Issued by NWS West Gulf RFC
AGUS74 KFWR 201541
NATIONAL WEATHER SERVICE...WEST GULF RFC...FORT WORTH TX
1040 AM CDT SUN APR 20 2014
VALID APRIL 20 THROUGH APRIL 25
...PRECIPITATION CHANCES WILL TAPER OFF BY MID WEEK...
An upper level storm system will "open up" as it ejects into the
Central Plains. As this storm weakens, its influence on the
precipitation patterns will diminish. The focus for showers and
thunderstorms will shift from North Central Texas to Northeast Texas
An upper level ridge will form in the wake of the exitting storm
system. Precipitation chances will decrease for Tuesday and
Wednesday. Rain chances will increase slightly by the end of the
week. A strong Pacific storm will move into the Pacific Northwest
Tuesday and will cross the Northern Plains as the week progresses.
This storm system should help flatten the upper level ridge in place
over the WGRFC area.

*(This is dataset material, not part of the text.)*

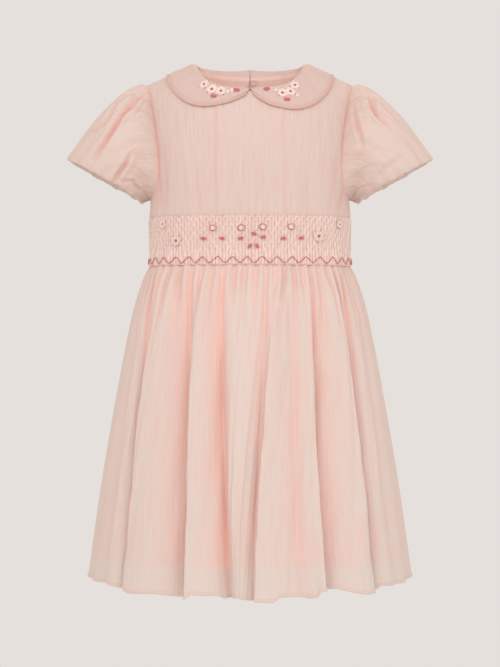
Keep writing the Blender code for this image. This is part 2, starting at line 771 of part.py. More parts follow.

With this set up, daytime heating should help
initiate the development of showers and thunderstorms each afternoon
and evening starting Thursday.
With no large scale focus, widespread significant precipitation is
not expected. The next, best chance for significant precipitation
is beyond the scope of this forecast. A strong Pacific storm is
expected to move onto the California next weekend. Depending on the
path and strength of this latter system, precipitation chances will
increase across the WGRFC area for the weekend.
For Today into Monday morning, Mean Areal Precipitation (MAP)
amounts of 0.25 to 0.50 inch are forecast for North Central Texas.
Lighter MAP amounts are forecast for the remainder of Texas and for
Eastern New Mexico.
For Monday into Tuesday morning, MAP amounts of 0.25 to 0.50 inch are
forecast for Northeast Texas. Lighter MAP amounts are expected
across the remainder of the eastern half of Texas.
For Tuesday into Wednesday morning, no significant MAP amounts are
forecast for the WGRFC area.
For Wednesday into Friday morning, no significant MAP amounts are
forecast for the WGRFC area.
The drought conditions have been deteriorating over the last several
weeks over most of the region. Almost all of New Mexico and 82% of
Texas remain in some level of drought category. In addition, 29% of
Texas and 25% of New Mexico are in extreme drought. Statewide, in
Texas, reservoirs are, on average, less than 65% full. This is
below average for this time of year, with average being about 80%
full. There is considerable variability across the state, with many
of the reservoirs in the western half of the state below 50% full.
Due to the dry soil moisture conditions, the rainfall which is
forecast the next 5 days will not be heavy enough to produce
significant runoff. Mainstem river flooding is not expected.
...Rio Grande Basin...
...Higher Flow Non-Flood Forecasts...
Amistad releases are elevating flows along the
mainstem from Amistad downstream to Falcon Lake. No significant
impacts are expected, although the river at Columbia Bridge (CBBT2)
is fluctuating above an action level for pumps and livestock in the
area. The duration of Amistad releases is unknown at this time.
...Remainder of WGRFC Basins...
No significant flooding is expected from rainfall forecast in the
next 5 days.
...SUPPLEMENTARY GRAPHICAL INFORMATION...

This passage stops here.